Rising from the Ashes

Failure. Disappointment. Despair.

Heartbeats pounding in my head. A lingering emptiness in my heart. A blaring horn in my serene quiet.

Now, more than ever, I feel that I can’t do this.

In a moment of utter numbness, we run. We find every way out. I find any way out and to settle. We make excuses. We give ourselves an alibi. Any reason to not take the blame.

But right now, I take it. I take it on fully. It’s okay to admit that I was wrong. That what I thought wasn’t the truth. That I was avoiding what was right in front of me.

And it’s now, after thinking and thinking and thinking, that I truly, wholly and completely believe that failure and disappointment is a permanent fixture in life. And it’s okay. Because failure does not define us.

Two steps forward, one step back. Heck – three steps back. Seems like the story of the human race. Growing technological knowledge, efficiency in production and communication, increased living standards coupled with decreased human happiness, growing morbidity, environmental deficit and socioeconomic gaps so large that we can’t even begin to wonder where we went wrong.

And still, these setbacks and failures still do not define who we are. They don’t tell us we’re bad or stupid people. At least, not yet.

Because it’s what we do after we acknowledge our responsibility and our inaction that tells us who we are.

From world-scale to home-scale, these failures and shortcomings will plague us. And we have to rise from them and do what we can. Because what we do after the proverbial storm is what truly defines us.

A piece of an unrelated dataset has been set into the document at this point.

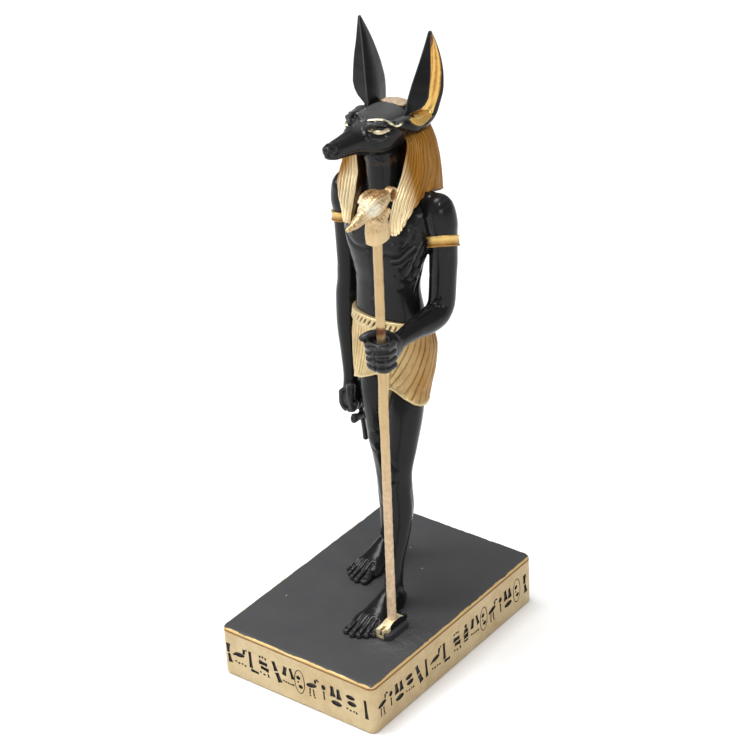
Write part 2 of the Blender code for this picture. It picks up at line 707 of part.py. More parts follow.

And I, for one, will accept the responsibility for these failures with humility and live to see another day where I can, and I will, choose to make the better choice. And what these better choices may be will always change – I don’t expect to know the consequences of the “better” actions of today. But if we keep choosing the “better” choices in life, maybe the consequences will be less devastating, the failures less extreme and defining actions easier to make.